Development. Malaysia is the only Organisation of the Islamic Conference (OIC) and Non-

Aligned Movement country in this top 10 list.

However, the government will not rest on its laurels and will continue to strive to be among

the top five in the world in the future.



Public-Private Partnership.



Smart and effective partnerships between the public and private sectors will be established to

drive the economic transformation agenda. This new wave of public-private partnership

(PPP) will ensure equitable sharing of risks and returns.

To date, 52 high-impact projects worth RM63 billion have been identified for

implementation. These include:



Seven highway projects at an estimated cost of RM19 billion ringgit. Among the projects are

the West Coast Expressway, Guthrie-Damansara Expressway, Sungai Juru Expressway and

Paroi-Senawang-KLIA Expressway.

1. Two coal electricity generation plants at an estimated cost of RM7 billion ringgit.

2. Development of the Malaysian Rubber Board's land in Sungai Buloh, Selangor covering

an area of 3,300 acres at an estimated cost of RM10 billion ringgit.
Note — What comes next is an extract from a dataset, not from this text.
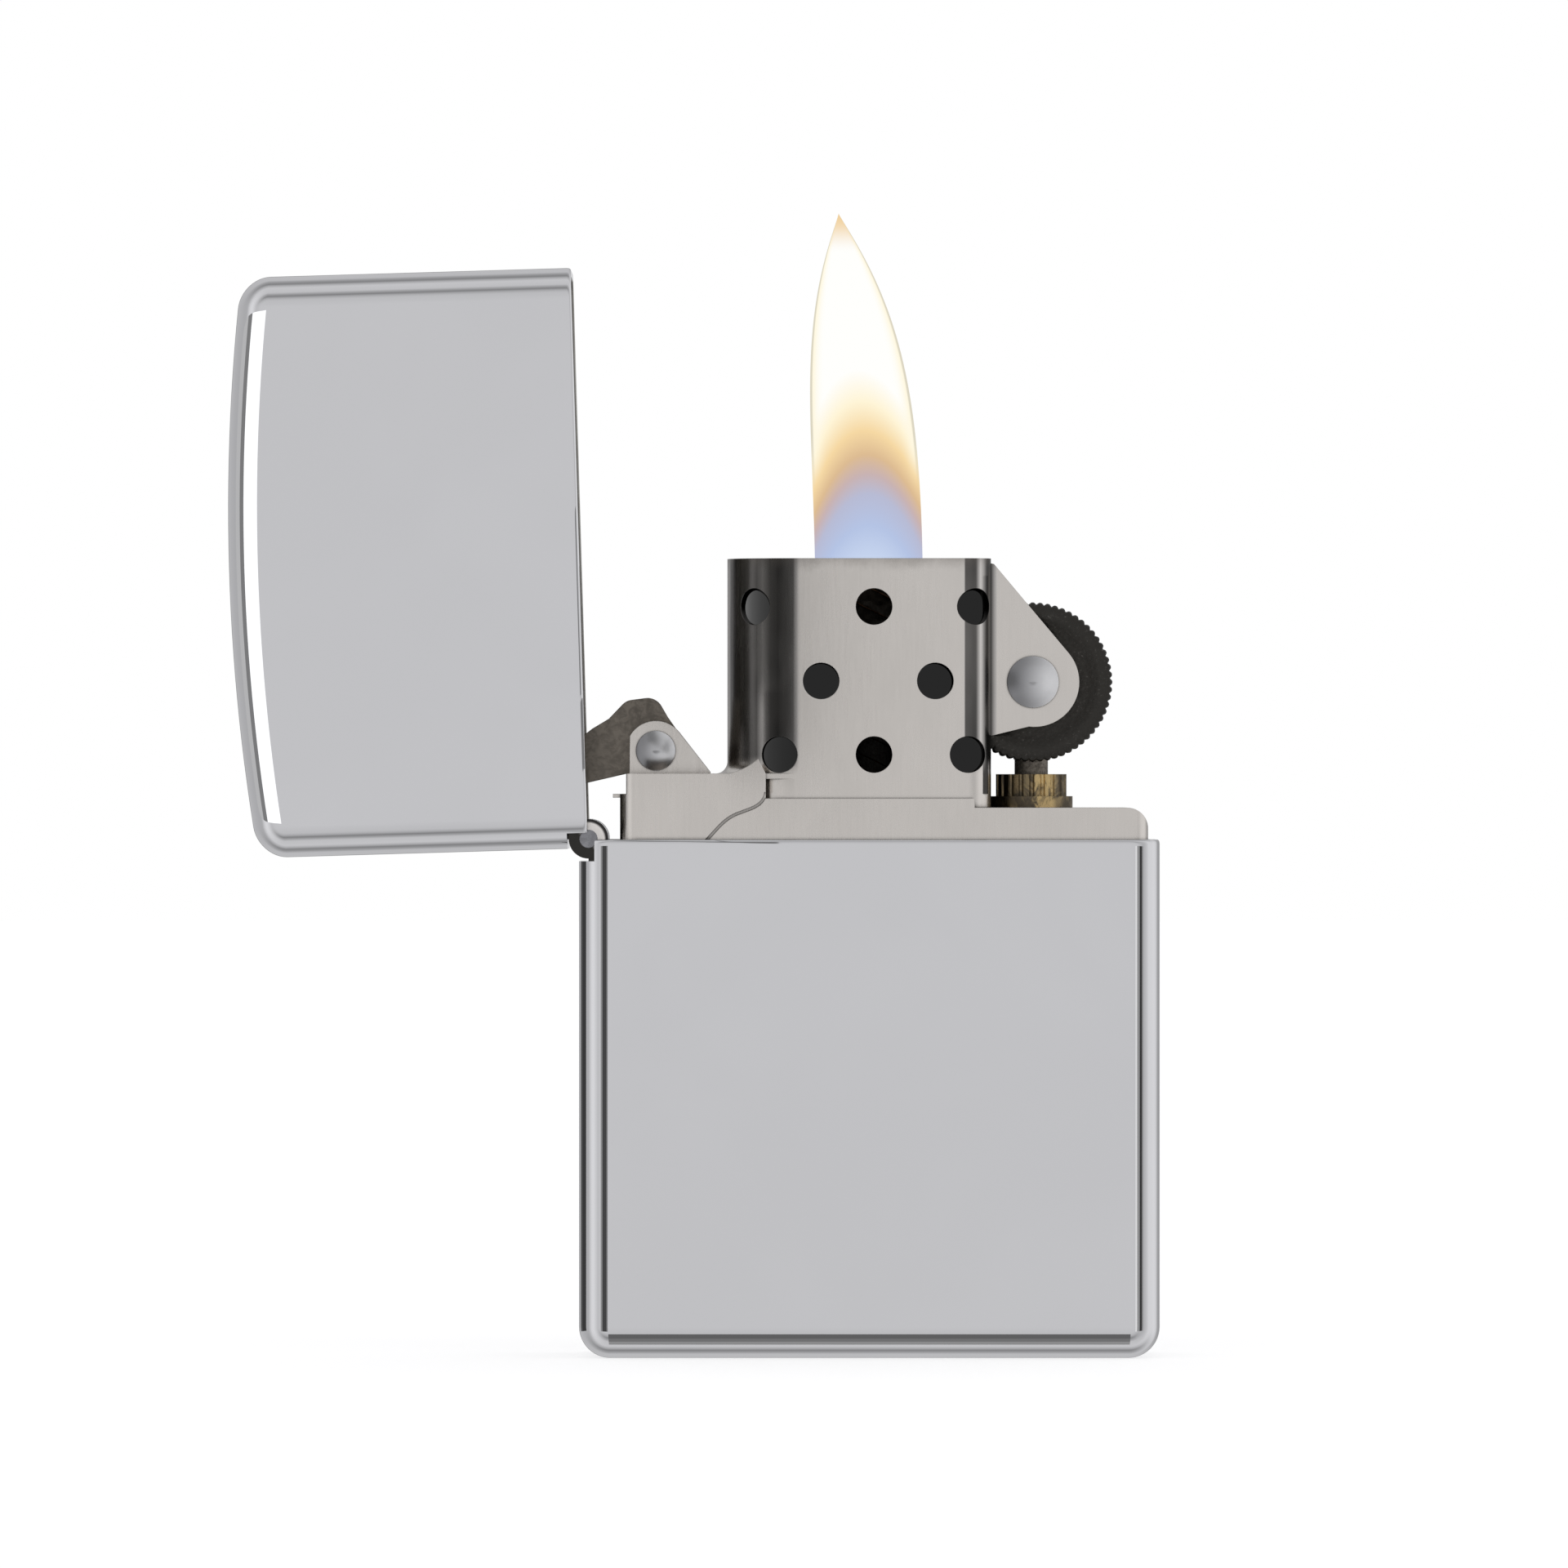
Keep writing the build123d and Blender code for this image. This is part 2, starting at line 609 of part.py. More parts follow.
with BuildPart() as cam_bracket:
    with BuildSketch(Plane.XY.offset(SHOULDER_Z)):
        with Locations(((BRACKET_LEFT + BRACKET_RIGHT) / 2, 0)):
            Rectangle(BRACKET_RIGHT - BRACKET_LEFT, 2 * (CAM_EAR_INNER + CHIMNEY_SHEET))
    extrude(amount=BRACKET_BASE)
    with BuildSketch(Plane.XZ.offset(CAM_EAR_INNER)):
        with BuildLine():
            crown = CenterArc((CAM_X, CAM_Z), CAM_EAR_R, *CROWN_ARC)
            Polyline(
                crown @ 1,
                (BRACKET_LEFT, CAM_Z),
                (BRACKET_LEFT, SHOULDER_Z),
                (BRACKET_RIGHT, SHOULDER_Z),
                (BRACKET_RIGHT, RAIL_TOP_Z + BRACKET_SIDE),
                crown @ 0,
            )
        make_face()
    bracket_ear = extrude(amount=CHIMNEY_SHEET)
    mirror(bracket_ear, about=Plane.XZ)
    with BuildSketch(Plane.XZ):
        with Locations((CAM_X, CAM_Z)):
            Circle(CAM_PIN_R)
    extrude(amount=HALF_DEPTH, both=True, mode=Mode.SUBTRACT)
    with BuildSketch(Plane.XY.offset(BRACKET_TOP_Z)):
        with Locations((RIVET_X, 0)):
            Circle(SPRING_RIVET_R)
    extrude(amount=-BRACKET_BASE, mode=Mode.SUBTRACT)
save(cam_bracket, "cam_bracket")

# The cam's heel has two flats at the same distance from its pin, a lid's swing apart: one rests
# on the spring with the lid open, the other with it closed, and the corner between them must
# push the spring down to change over.
flat_turn = math.radians(CAM_TURN)
heel_corner = CAM_FLAT * math.tan(flat_turn / 2)
SECOND_FLAT = 0.6
second_flat_end = (
    CAM_FLAT * math.sin(flat_turn) + SECOND_FLAT * math.cos(flat_turn),
    -CAM_FLAT * math.cos(flat_turn) + SECOND_FLAT * math.sin(flat_turn),
)
# the cam's outline from its first flat along the lever to its crown, measured from its pin
CAM_HEEL_END = -1.0
CAM_LEVER = (
    (-1.9, -1.5),
    (-6.55, -2.58),
    (-7.62, -1.9),
    (-7.3, -0.95),
    (-4.17, 1.46),
    (-3.1, 2.1),
    (-1.95, 3.3),
    (0.0, 3.55),
    (0.75, 2.25),
)

with BuildPart() as cam:
    with BuildSketch(Plane((CAM_X, 0, CAM_Z), x_dir=(1, 0, 0), z_dir=(0, -1, 0))) as profile:
        with BuildLine():
            Polyline(
                (heel_corner, -CAM_FLAT),
                (CAM_HEEL_END, -CAM_FLAT),
                *CAM_LEVER,
                second_flat_end,
                close=True,
            )
        make_face()
        fillet(profile.vertices().sort_by(Axis.Y)[-2:], 2 * CAM_BLEND_R)
        fillet(profile.vertices().sort_by(Axis.X)[:3], CAM_BLEND_R)
        Circle(CAM_PIN_R + CAM_PIN_CLEARANCE, mode=Mode.SUBTRACT)
    extrude(amount=CAM_HALF_WIDTH, both=True)
save(cam, "cam")

SPRING_GAP = 0.05
SPRING_HIGH_Z = CAM_Z - CAM_FLAT - SPRING_GAP - SPRING_LEAF_THICK / 2
SPRING_MID_Z = BRACKET_TOP_Z + SPRING_LEAF_THICK / 2
SPRING_BEND_R = 0.3
# the leaf's line: clamped end, start of its rise, crest, and the tip that turns down
SPRING_LINE = (
    (RIVET_X + 1.2, SPRING_MID_Z),
    (RIVET_X - 1.1, SPRING_MID_Z),
    (RIVET_X - 2.0, SPRING_HIGH_Z),
    (BRACKET_LEFT + 0.7, SPRING_HIGH_Z),
    (BRACKET_LEFT + 0.2, SPRING_HIGH_Z - 0.575),
)

with BuildPart() as cam_spring:
    with BuildSketch(Plane.XZ) as strip:
        with BuildLine():
            FilletPolyline(*SPRING_LINE, radius=SPRING_BEND_R)
        trace(line_width=SPRING_LEAF_THICK)
    extrude(amount=SPRING_LEAF_WIDTH / 2, both=True)
    with BuildSketch(Plane.XY.offset(BRACKET_TOP_Z)):
        with Locations((RIVET_X, 0)):
            Circle(SPRING_RIVET_R)
    extrude(amount=SPRING_LEAF_THICK, mode=Mode.SUBTRACT)
save(cam_spring, "cam_spring")

SPRING_RIVET_HEAD_R = 0.9
SPRING_RIVET_HEAD = 0.3

with BuildPart() as spring_rivet:
    with BuildSketch(Plane.XY.offset(TOP_PLATE_Z - SPRING_RIVET_HEAD)):
        with Locations((RIVET_X, 0)):
            Circle(SPRING_RIVET_HEAD_R)
    extrude(amount=SPRING_RIVET_HEAD)
    with BuildSketch(Plane.XY.offset(TOP_PLATE_Z)):
        with Locations((RIVET_X, 0)):
            Circle(SPRING_RIVET_R)
    extrude(amount=SHEET + BRACKET_BASE + SPRING_LEAF_THICK)
    with BuildSketch(Plane.XY.offset(BRACKET_TOP_Z + SPRING_LEAF_THICK)):
        with Locations((RIVET_X, 0)):
            Circle(SPRING_RIVET_HEAD_R)
    extrude(amount=SPRING_RIVET_HEAD)
save(spring_rivet, "spring_rivet")


# ---------------------------------------------------------------- flint tube, flint, spring and screw
with BuildPart() as flint_tube:
    with BuildSketch(Plane.XY.offset(TUBE_BOTTOM_Z)):
        with Locations((TUBE_X, 0)):
            Circle(TUBE_R)
    extrude(amount=SHOULDER_Z - TUBE_BOTTOM_Z)
    with BuildSketch(Plane.XY.offset(SHOULDER_Z)):
        with Locations((TUBE_X, 0)):
            Circle(FLANGE_R)
    extrude(amount=FLANGE_TOP_Z - SHOULDER_Z)
    with BuildSketch(Plane.XY.offset(FLANGE_TOP_Z)):
        with Locations((TUBE_X, 0)):
            Circle(COLLAR_R)
            with PolarLocations(COLLAR_R, FLUTES):
                Circle(FLUTE_R, mode=Mode.SUBTRACT)
    extrude(amount=COLLAR_TOP_Z - FLANGE_TOP_Z)
    with BuildSketch(Plane.XY):
        with Locations((TUBE_X, 0)):
            Circle(TUBE_BORE_R)
    extrude(amount=CLOSED_HEIGHT, mode=Mode.SUBTRACT)
save(flint_tube, "flint_tube")

with BuildPart() as flint:
    with BuildSketch(Plane.XY.offset(FLINT_BOTTOM_Z)):
        with Locations((TUBE_X, 0)):
            Circle(FLINT_R)
    extrude(amount=FLINT_LENGTH + 2 * FLINT_GAP)
    # the wheel wears the flint's top hollow
    with BuildSketch(Plane.XZ):
        with Locations((WHEEL_X, WHEEL_Z)):
            Circle(BAND_R + FLINT_GAP)
    extrude(amount=HALF_DEPTH, both=True, mode=Mode.SUBTRACT)
save(flint, "flint")

with BuildPart() as spring_tip:
    with BuildSketch(Plane.XY.offset(TIP_BOTTOM_Z)):
        with Locations((TUBE_X, 0)):
            Circle(FLINT_R)
    extrude(amount=TIP_LENGTH)
    chamfer(spring_tip.edges().group_by(Axis.Z)[0], TIP_CHAMFER)
save(spring_tip, "spring_tip")

with BuildPart() as flint_screw:
    with BuildSketch(Plane.XY.offset(SCREW_HEAD_BOTTOM_Z)):
        with Locations((TUBE_X, 0)):
            Circle(SCREW_HEAD_R)
    extrude(amount=SCREW_HEAD_TOP_Z - SCREW_HEAD_BOTTOM_Z)
    with BuildSketch(Plane.XY.offset(SCREW_HEAD_TOP_Z)):
        with Locations((TUBE_X, 0)):
            Circle(SCREW_SHANK_R)
    extrude(amount=SCREW_SHANK_TOP_Z - SCREW_HEAD_TOP_Z)
    chamfer(flint_screw.edges().group_by(Axis.Z)[0], SCREW_CHAMFER)
    with BuildSketch(Plane.XY.offset(SCREW_HEAD_BOTTOM_Z)):
        with Locations((TUBE_X, 0)):
            Rectangle(SCREW_SLOT, 3 * SCREW_HEAD_R)
    extrude(amount=SCREW_SLOT, mode=Mode.SUBTRACT)
save(flint_screw, "flint_screw")

# the coil's wire ends stop just short of the screw and the tip
COIL_START_Z = SCREW_SHANK_TOP_Z + COIL_WIRE_R + COIL_GAP
COIL_LENGTH = TIP_BOTTOM_Z - COIL_WIRE_R - COIL_GAP - COIL_START_Z

with BuildPart() as flint_spring:
    with BuildLine(Plane((TUBE_X, 0, COIL_START_Z))) as coil:
        Helix(pitch=COIL_LENGTH / COIL_TURNS, height=COIL_LENGTH, radius=COIL_R)
    with BuildSketch(Plane(coil.line @ 0, z_dir=coil.line % 0)):
        Circle(COIL_WIRE_R)
    sweep(is_frenet=True)
save(flint_spring, "flint_spring")


# ---------------------------------------------------------------- wick, packing and felt
RUN_LEFT = -12.2
RUN_RIGHT = 5.4
RUN_Z = (30.6, 22.6, 14.6)
TURN_R = 3.9
TAIL_GAP = 1.0

wick_points = [(WICK_X, 0, WICK_TOP_Z), (WICK_X, 0, RUN_Z[0])]
for level, run_z in enumerate(RUN_Z):
    end_x = RUN_LEFT if level % 2 == 0 else RUN_RIGHT
    wick_points.append((end_x, 0, run_z))
    if level + 1 < len(RUN_Z):
        wick_points.append((end_x, 0, RUN_Z[level + 1]))
wick_points.append((RUN_LEFT, 0, FELT_TOP_Z + TAIL_GAP))

with BuildPart() as wick:
    with BuildLine() as wick_path:
        FilletPolyline(*wick_points, radius=TURN_R)
    with BuildSketch(Plane(wick_path.line @ 0, z_dir=wick_path.line % 0)):
        Circle(WICK_R)
    sweep()
save(wick, "wick")

PAD_R = 1.0
PAD_GAP = 0.35
PAD_DEPTH = 9.4
PAD_TOP_GAP = 1.0
pad_edge = WICK_R + PAD_GAP
turn_edge = pad_edge + PAD_R
inner_left = TANK_LEFT + SHEET + PAD_GAP
inner_top = TOP_PLATE_Z - PAD_TOP_GAP
tube_left = TUBE_X - TUBE_R - PAD_GAP
tube_right = TUBE_X + TUBE_R + PAD_GAP
# (left, right, bottom, top) of each wad of packing, between the runs of the wick
PADS = (
    (inner_left, WICK_X - TURN_R, RUN_Z[0] + pad_edge, inner_top),
    (RUN_LEFT + turn_edge, tube_left, RUN_Z[1] + pad_edge, RUN_Z[0] - pad_edge),
    (inner_left, RUN_RIGHT - turn_edge, RUN_Z[2] + pad_edge, RUN_Z[1] - pad_edge),
    (RUN_LEFT + turn_edge, tube_left, FELT_TOP_Z + PAD_GAP, RUN_Z[2] - pad_edge),
    (tube_right, TANK_RIGHT - SHEET - PAD_GAP, FELT_TOP_Z + PAD_GAP, inner_top),
)


def packing_wad(left, right, bottom, top):
    """A wad of absorbent packing with all its edges rounded."""
    with BuildPart() as wad:
        with BuildSketch(Plane.XY.offset(bottom)):
            with Locations(((left + right) / 2, 0)):
                Rectangle(right - left, PAD_DEPTH)
        extrude(amount=top - bottom)
        fillet(wad.edges(), PAD_R)
    return wad


for number, limits in enumerate(PADS, start=1):
    save(packing_wad(*limits), f"packing_{number}")

FELT_GAP = 0.15

with BuildPart() as felt_pad:
    with BuildSketch(Plane.XY.offset(FELT_BOTTOM_Z)):
        with Locations((TANK_CENTRE, 0)):
            RectangleRounded(
                TANK_WIDTH - 2 * (SHEET + FELT_GAP),
                2 * (TANK_HALF_DEPTH - SHEET - FELT_GAP),
                TANK_EDGE_R - SHEET,
            )
        with Locations((TUBE_X, 0)):
            Circle(SCREW_HEAD_R + PAD_GAP, mode=Mode.SUBTRACT)
    extrude(amount=FELT_TOP_Z - FELT_BOTTOM_Z)
save(felt_pad, "felt_pad")
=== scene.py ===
"""Looks of the flip-top lighter: chrome shell, satin steel insert, spark wheel, wick and flame.

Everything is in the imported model's frame. Hand-built shapes are drawn in millimetres and scaled
by MM when their mesh is made; materials read object space in millimetres too.
"""

import json
import math

import bmesh
import bpy
from mathutils import Matrix, Vector, noise


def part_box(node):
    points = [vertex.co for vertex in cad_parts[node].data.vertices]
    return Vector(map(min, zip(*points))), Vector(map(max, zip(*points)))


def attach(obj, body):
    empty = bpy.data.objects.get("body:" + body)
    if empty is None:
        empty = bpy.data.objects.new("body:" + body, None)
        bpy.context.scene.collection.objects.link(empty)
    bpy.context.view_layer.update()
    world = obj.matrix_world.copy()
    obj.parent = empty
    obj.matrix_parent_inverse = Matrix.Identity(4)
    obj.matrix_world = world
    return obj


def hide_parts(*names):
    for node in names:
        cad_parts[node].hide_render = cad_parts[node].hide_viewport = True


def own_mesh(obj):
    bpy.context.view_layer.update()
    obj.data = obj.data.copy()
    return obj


MM = 0.001

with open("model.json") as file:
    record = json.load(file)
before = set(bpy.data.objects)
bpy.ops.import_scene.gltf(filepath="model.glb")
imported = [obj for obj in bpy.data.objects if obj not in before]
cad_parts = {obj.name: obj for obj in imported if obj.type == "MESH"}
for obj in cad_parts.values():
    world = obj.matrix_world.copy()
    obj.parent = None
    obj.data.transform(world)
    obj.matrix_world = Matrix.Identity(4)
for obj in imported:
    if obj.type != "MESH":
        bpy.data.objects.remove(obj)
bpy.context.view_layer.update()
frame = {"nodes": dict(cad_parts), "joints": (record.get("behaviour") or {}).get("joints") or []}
nodes = frame["nodes"]
joints = {joint["name"]: joint for joint in frame["joints"]}


def box_mm(node):
    """Lowest and highest corner of a CAD node in millimetres."""
    low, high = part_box(node)
    return low / MM, high / MM


def pivot_mm(joint):
    """A joint's position in millimetres."""
    return Vector(joints[joint]["pos_m"]) / MM


# ---------------- places and sizes, from the frame
case_low, case_high = box_mm("bottom_case")
chimney_high = box_mm("chimney")[1]
wheel_low, wheel_high = box_mm("flint_wheel")
wick_low, wick_high = box_mm("wick")
felt_low, felt_high = box_mm("felt_pad")
screw_low, screw_high = box_mm("flint_screw")
HINGE = pivot_mm("lid_swing")
AXLE = pivot_mm("wheel_spin")
OPEN_ANGLE = -math.radians(joints["lid_swing"]["range_deg"][0])
HALF_WIDTH = (case_high.x - case_low.x) / 2
HALF_DEPTH = case_high.y
RIM_Z = case_high.z
PARTING = HINGE.z - RIM_Z

# sizes that the frame's boxes don't give, the same as in the CAD model
WALL = 0.62
EDGE_R = 1.65
LID_HEIGHT = 23.0
DOME_R = 133.0
NOTCH_X = -18.07
NOTCH_HEIGHT = 1.42
PANEL_INSET = 2.3
PANEL_DEPTH = 0.3
# rounding of the drawn shells across their width and at their closed ends, wider than the CAD's
FACE_R = 2.05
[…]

The private sector will also have the opportunity to participate in the development of several

projects led by government-linked companies (GLCs). These include projects such as the

Kuala Lumpur Strategic Development by 1Malaysia Development Berhad (1MDB) covering

the Sungai Besi Airport area, the KL International Financial District in Kuala Lumpur,

construction of the liquefied natural gas regasification plant by Petronas in Malacca at an

estimated cost of RM3 billion, as well as two aluminium smelters in SCORE Sarawak with

an estimated cost of RM18 billion.



To help the private sector finance these projects, a Facilitation Fund of RM20 billion will be

provided under the 10MP. This fund aims to help bridge the private sector viability gap with

respect to projects that have a strategic impact and those with huge economic spillover. The

fund is expected to attract private sector investments worth at least RM200 billion during the

plan period.



Projects being considered for financing under this fund include Land Reclamation in

Westport in Port Klang, Malaysia Truly Asia Centre in Kuala Lumpur, and Senai High

Technology Park in Iskandar Malaysia, Johor.